There is now an active constituency on the political left promoting the use of MMT to stimulate the economy, specifically to expand government employment and build infrastructure and perhaps to create a minimum guaranteed income. These are certainly noble goals and tempting strategies. The trouble with such ideas has little to do with the policies that have been proposed so far. The real problem is demonstrated by the two examples we have seen already, the Iraq War and the Fed bailout.
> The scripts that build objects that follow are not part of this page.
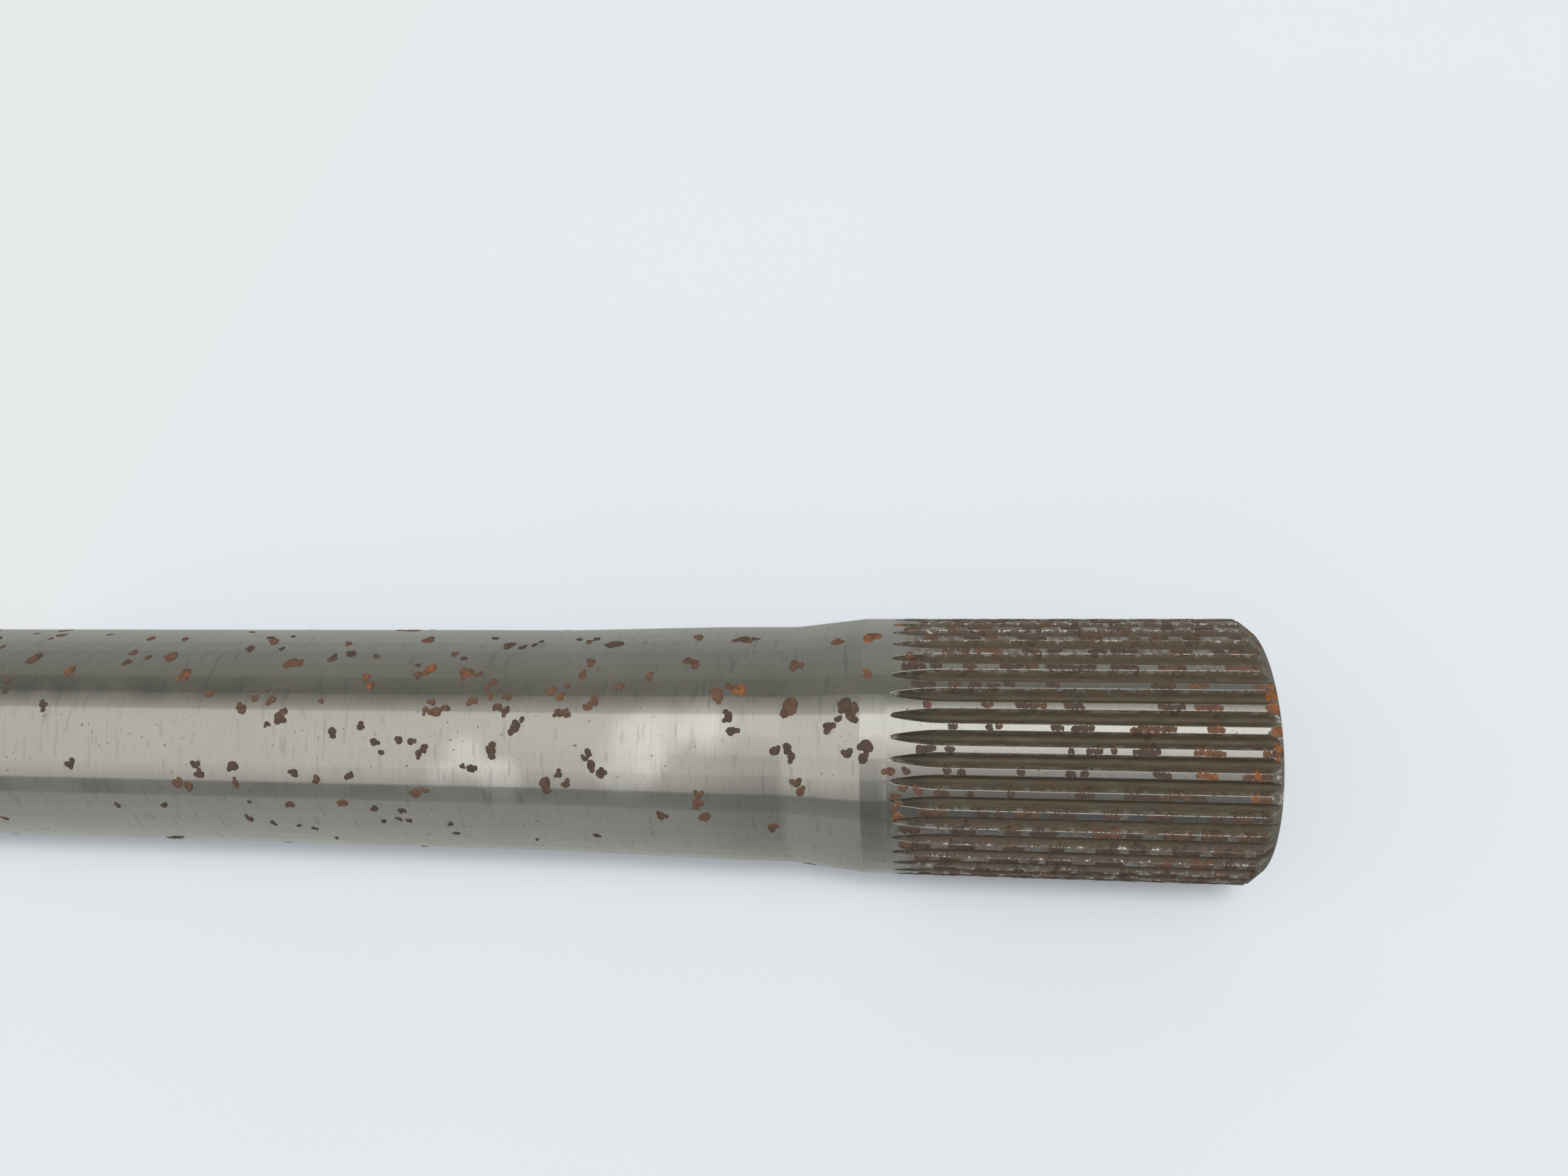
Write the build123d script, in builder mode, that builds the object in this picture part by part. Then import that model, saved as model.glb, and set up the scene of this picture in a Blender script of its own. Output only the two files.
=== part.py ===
from build123d import *
from math import acos, cos, pi, radians, sin, sqrt, tan
import os

# Splined drive shaft, turned, hobbed and ground from one steel bar.
# It stands on its plain end, with its axis along Z and the spline at the top.
# The origin is the centre of the plain end face. The sizes below run up the
# shaft from there. All lengths are in millimetres and all angles in degrees.

# Plain round body
body_length = 147.2
plain_chamfer = 1.5

# Long gentle taper up to the neck, then a steep flare up to the ground land
taper_length = 27.0
taper_step = 0.6                 # the neck's radius less the body's
taper_blend = 120.0              # radius that blends both ends of the taper
neck_length = 13.0
flare_length = 12.2
flare_step = 1.45                # the spline's radius less the neck's
flare_blend = 14.0               # radius that blends the neck into the flare

# Ground land between the flare's edge and the tips of the grooves
land_length = 4.7

# Involute spline with fillet roots: forty teeth of 24/48 pitch, at 30 degrees
teeth = 40
spline_diameter = 43.39          # over the teeth
pressure_angle = 30.0
dedendum = 0.9                   # root below the pitch circle, in modules
root_round = 0.2                 # height of the rounded bottom of a groove
full_depth_length = 49.6         # from the end of the run-outs to the end face
hob_radius = 24.0                # the run-outs climb out of the metal on it

# Splined end
end_chamfer_length = 2.2
end_chamfer_height = 1.75

# Centre holes of the lathe, in both ends
centre_radius = 4.2
centre_angle = 60.0
pilot_radius = 2.0
pilot_depth = 9.0

# Worked out from the values above
module = spline_diameter / (teeth + 1)
spline_radius = spline_diameter / 2
pitch_radius = module * teeth / 2
base_radius = pitch_radius * cos(radians(pressure_angle))
root_radius = pitch_radius - dedendum * module
groove_depth = spline_radius - root_radius
neck_radius = spline_radius - flare_step
body_radius = neck_radius - taper_step
run_out_length = sqrt(groove_depth * (2 * hob_radius - groove_depth))
taper_top = body_length + taper_length
neck_top = taper_top + neck_length
flare_top = neck_top + flare_length
full_depth_start = flare_top + land_length + run_out_length
shaft_top = full_depth_start + full_depth_length


def involute(angle):
    """Involute function of a pressure angle in radians."""
    return tan(angle) - angle


def flank_point(radius, side):
    """Point at a radius on a flank of the groove at +X; side is 1 or -1."""
    angle_there = acos(base_radius / radius)
    tooth_half = pi / (2 * teeth) + involute(radians(pressure_angle)) - involute(angle_there)
    groove_half = pi / teeth - tooth_half
    return (radius * cos(groove_half), side * radius * sin(groove_half))


# One groove as the hob leaves it: straight at full depth, and climbing out
# below that on the hob's own radius, which draws the groove to a point
overcut = 0.8                    # the hob stands this far out of the metal
run_out_turn = 40.0              # enough for the hob to leave the metal
flank_foot = root_radius + root_round
flank_top = spline_radius + overcut
flank_radii = [flank_foot + (flank_top - flank_foot) * step / 3 for step in range(4)]
hob_axis = Axis((root_radius + hob_radius, 0, full_depth_start), (0, -1, 0))

with BuildPart() as groove:
    with BuildSketch(Plane.XY.offset(full_depth_start)) as groove_section:
        with BuildLine():
            left = Spline(*[flank_point(radius, 1) for radius in flank_radii])
            right = Spline(*[flank_point(radius, -1) for radius in flank_radii])
            ThreePointArc(left @ 0, (root_radius, 0), right @ 0)
            Line(left @ 1, right @ 1)
        make_face()
    extrude(amount=full_depth_length + overcut)
    revolve(groove_section.sketch, axis=hob_axis, revolution_arc=run_out_turn)

# Shaft: the turned blank, its two centre holes, and the grooves
with BuildPart() as splined_shaft:
    with BuildSketch(Plane.XZ):
        with BuildLine():
            Polyline(
                (body_radius, plain_chamfer),
                (body_radius - plain_chamfer, 0),
                (0, 0),
                (0, shaft_top),
                (spline_radius - end_chamfer_height, shaft_top),
                (spline_radius, shaft_top - end_chamfer_length),
                (spline_radius, flare_top),
            )
            FilletPolyline(
                (spline_radius, flare_top),
                (neck_radius, neck_top),
                (neck_radius, taper_top),
                (body_radius, body_length),
                (body_radius, plain_chamfer),
                radius=(flare_blend, taper_blend, taper_blend),
            )
        make_face()
    revolve(axis=Axis.Z)
    with Locations(Plane.XY.offset(shaft_top), -Plane.XY):
        CounterSinkHole(pilot_radius, centre_radius, pilot_depth, centre_angle)
    with PolarLocations(0, teeth):
        add(groove.part, mode=Mode.SUBTRACT)

splined_shaft.part.label = "splined_shaft"
os.makedirs("parts", exist_ok=True)
export_step(splined_shaft.part, "parts/splined_shaft.step")
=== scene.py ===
import math
import random

import bpy
import numpy as np
from mathutils import Matrix, Vector


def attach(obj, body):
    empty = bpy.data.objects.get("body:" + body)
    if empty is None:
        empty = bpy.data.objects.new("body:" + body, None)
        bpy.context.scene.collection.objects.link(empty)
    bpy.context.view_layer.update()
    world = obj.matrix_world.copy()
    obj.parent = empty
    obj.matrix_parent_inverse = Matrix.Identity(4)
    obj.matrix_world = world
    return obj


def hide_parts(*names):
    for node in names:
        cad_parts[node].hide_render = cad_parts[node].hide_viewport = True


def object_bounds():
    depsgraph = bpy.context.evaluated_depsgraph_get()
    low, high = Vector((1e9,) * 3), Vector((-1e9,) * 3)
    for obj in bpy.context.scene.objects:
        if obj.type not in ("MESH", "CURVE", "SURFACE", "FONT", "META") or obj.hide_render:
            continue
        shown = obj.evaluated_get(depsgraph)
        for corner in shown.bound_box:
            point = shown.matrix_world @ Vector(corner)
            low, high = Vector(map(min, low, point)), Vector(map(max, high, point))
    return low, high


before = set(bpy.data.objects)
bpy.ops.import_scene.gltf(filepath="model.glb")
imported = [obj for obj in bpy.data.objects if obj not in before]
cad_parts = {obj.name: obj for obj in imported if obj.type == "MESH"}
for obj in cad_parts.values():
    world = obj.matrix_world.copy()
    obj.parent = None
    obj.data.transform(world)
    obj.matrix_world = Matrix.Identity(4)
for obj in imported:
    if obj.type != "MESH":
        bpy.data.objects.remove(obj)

MM = 0.001
cad_low, cad_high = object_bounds()
random.seed(40)

# ---------------------------------------------------------------- the shaft's sizes, in millimetres
SHAFT_TOP = cad_high.z / MM
SPLINE_RADIUS = cad_high.x / MM
TEETH = 40
PRESSURE_ANGLE = math.radians(30)
DEDENDUM = 0.9                       # in modules
ROOT_ROUND = 0.2
HOB_RADIUS = 24.0
FULL_DEPTH_LENGTH = 49.6
LAND_LENGTH = 4.7
FLARE_LENGTH = 12.2
FLARE_STEP = 1.45
FLARE_BLEND = 14.0
NECK_LENGTH = 13.0
TAPER_LENGTH = 27.0
TAPER_STEP = 0.6
TAPER_BLEND = 120.0
PLAIN_CHAMFER = 1.5
END_CHAMFER_LENGTH = 2.2
END_CHAMFER_HEIGHT = 1.75
CENTRE_RADIUS = 4.2
PILOT_RADIUS = 2.0
PILOT_DEPTH = 9.0

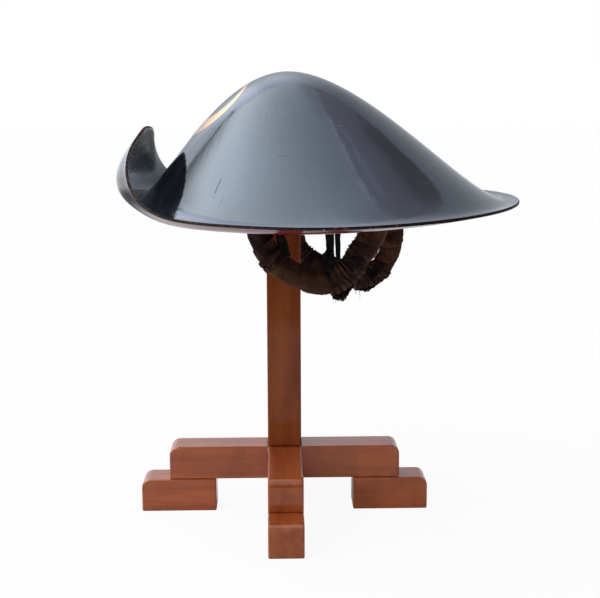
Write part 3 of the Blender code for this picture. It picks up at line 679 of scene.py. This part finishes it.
def build_shell(columns=288, crown_rows=52, brim_rows=28):
    """The whole shell: outer face, rounded rim and inner face, with a worn edge."""
    angle = 2 * math.pi * np.arange(columns) / columns
    angle = np.where(angle > math.pi, angle - 2 * math.pi, angle)
    shares = (np.arange(1, crown_rows + 1) / crown_rows)[:, None]
    crown_r, crown_z = crown_point(shares, angle[None])
    steps = 84
    brim_r, brim_z = brim_curve(angle, steps)
    pick = (np.arange(1, brim_rows + 1) * steps) // brim_rows - 1
    r = np.vstack([crown_r, brim_r[pick]])
    z = np.vstack([crown_z, brim_z[pick]])
    rows = len(r)
    outer = np.stack([-r * np.cos(angle), -r * np.sin(angle), z], axis=-1)
    side = np.roll(outer, -1, axis=1) - np.roll(outer, 1, axis=1)
    above = np.vstack([np.zeros((1, columns, 3)), outer[:-1]])
    below = np.vstack([outer[1:], 2 * outer[-1:] - outer[-2:-1]])
    down = below - above
    normal = np.cross(side, down)
    normal /= np.linalg.norm(normal, axis=2)[..., None]
    if normal[2, 0, 2] < 0:
        normal = -normal
    inner = outer - normal * SHELL
    ahead = down[-1] / np.linalg.norm(down[-1], axis=1)[:, None]

    def rim_noise(scale, seed):
        spots = np.stack([np.cos(angle) * scale, np.sin(angle) * scale, angle * 0], 1)
        return rough_noise(spots, seed)

    bulge, lip = 0.0011, 0.0006
    nick = np.clip(rim_noise(24, 3) - 0.50, 0, 0.5) * 0.0016
    waver = rim_noise(5, 8) * 0.0003
    edge = []
    for turn in (0.5, 0.0, -0.5):
        out = math.cos(turn * math.pi / 2 * 1.6) * bulge
        edge.append((outer[-1] + inner[-1]) / 2 + normal[-1] * SHELL / 2 * math.sin(turn * 2.4)
                    + ahead * (out - nick - bulge + waver)[:, None])
    for face in (outer, inner):
        face[-1] -= ahead * (lip + nick)[:, None]

    rings = [*outer, *edge, *inner[::-1]]
    points = np.vstack([np.zeros((1, 3)), *rings, np.array([[0.0, 0.0, -SHELL]])])
    count = len(rings)
    faces, kinds = [], []
    last = len(points) - 1
    for i in range(columns):
        k = (i + 1) % columns
        faces.append((0, 1 + k, 1 + i))
        kinds.append(0)
        for row in range(count - 1):
            a, b = 1 + row * columns, 1 + (row + 1) * columns
            faces.append((a + i, a + k, b + k, b + i))
            kinds.append(0 if row < rows - 1 else 1 if row < rows + 3 else 2)
        a = 1 + (count - 1) * columns
        faces.append((a + i, a + k, last))
        kinds.append(2)

    length = np.vstack([np.zeros((1, columns)), np.hypot(np.diff(r, axis=0), np.diff(z, axis=0))])
    reach = np.hypot(r[0], z[0])[None] + np.cumsum(length, axis=0)
    unrolled = np.stack([reach * np.cos(angle), reach * np.sin(angle), reach * 0], axis=-1)
    strokes = np.stack([np.broadcast_to(angle, r.shape), reach, reach * 0], axis=-1)
    past = np.clip((np.arange(rows) - crown_rows) / brim_rows, 0, 1)[:, None]
    flap = swell(angle, *FLAP_TURN)[None] * np.clip(past * 6.0, 0, 1)
    rubbed = 0.0022
    near_edge = np.clip((reach - reach[-1] + rubbed) / rubbed, 0, 1)

    def spread(field, lip, centre):
        return np.concatenate([centre, *field, *[lip] * 3, *field[::-1], centre])

    fields = {
        "unrolled": spread(unrolled, unrolled[-1], np.zeros((1, 3))),
        "strokes": spread(strokes, strokes[-1], np.zeros((1, 3))),
        "flap": spread(flap, flap[-1], np.zeros(1)),
        "rub": spread(near_edge, near_edge[-1], np.zeros(1)),
    }
    shell = add_mesh("lacquered_shell", transform(points, HAT), faces, [LACQUER, RIM, RED],
                     kinds, fields=fields)
    finish_piece(shell, "hat", "lacquer", "hat_shell")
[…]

The real danger, in fact, is that once you open up MMT for progressive efforts, you also open it up for all of the other possibilities that are much less constructive and much less positive; for waging massively expensive and unnecessary wars, for saving corporate CEOs from the consequences of their risk-seeking behaviors, for subsidies and tax cuts and “no-bid” contracts for favored corporations and industries and oligarchs, for the perpetrators of, rather than the victims of, the failures of capitalism. In our current system, the uses of MMT will most likely be monetarist rather then Keynesian, and the beneficiaries of the ability of government to create unlimited MMT currency will be the same wealthy oligarchy that now benefits from our current deficit-funded largesse, but with many fewer controls or limits. We need those limits.